Pull the actual comp. Often the neighbor's home had a finished basement, updated kitchen, or an extra bathroom. Show the feature comparison table from your CMA.
When to Recommend a Price Adjustment
Even well-priced homes sometimes need an adjustment if the market shifts after listing. The triggers:
- Fewer than 8–10 showings in the first two weeks (in an active market)
- No offers after 21 days
- Consistent feedback citing price as a concern
- A competing listing came to market at a lower price with similar features
- Interest rates increased after listing, compressing buyer purchasing power
When you recommend a reduction, be specific and data-driven: "Based on the last three weeks of showing feedback and two new comparable listings, I recommend adjusting to $X — here's why that moves us back into the competitive range."

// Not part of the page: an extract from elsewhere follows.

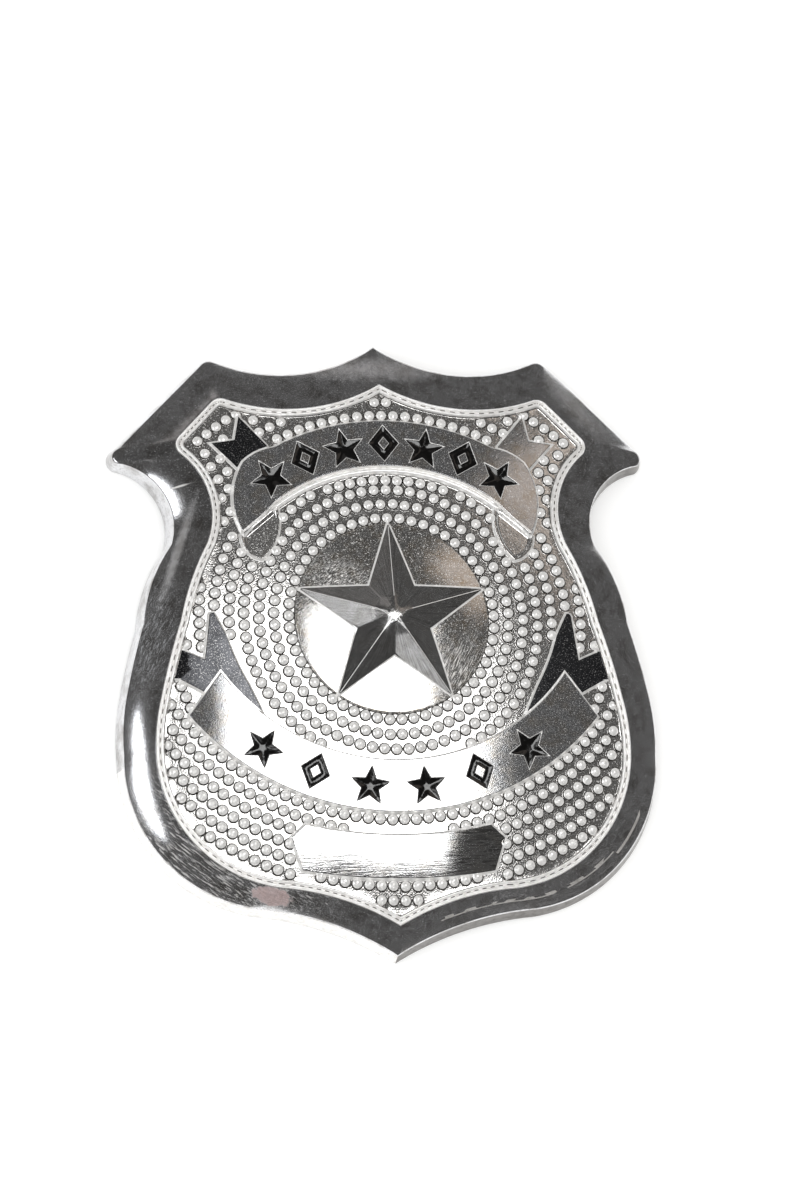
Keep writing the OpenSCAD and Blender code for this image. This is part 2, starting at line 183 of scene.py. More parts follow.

For a full guide on timing and structuring price reductions, see our Price Reduction Strategies article.
FAQ
Should I always price at market value?
Not always. In a strong seller's market, pricing slightly below market can generate multiple offers that push the final sale price above what an aggressive list price would have achieved. The goal is always maximum net to the seller — the strategy depends on conditions.
How much does condition affect list price?
More than most sellers expect. A dated kitchen can cost $15,000–$40,000 in buyer-perceived value depending on the price point. Always walk the property and factor condition honestly into your CMA adjustments.
How long should we wait before considering a price reduction?
In a healthy market, 21 days without an offer is a meaningful signal. In a slower market, 30–45 days. Monitor showing activity weekly — volume and feedback are your best leading indicators.
What is a price band and why does it matter?
Buyers and agents search within price bands (e.g., $300K–$350K). Pricing $5,000 above a band ceiling can dramatically reduce your showing traffic. Pricing at or just below a band ceiling maximizes the pool of buyers who see your listing in search results.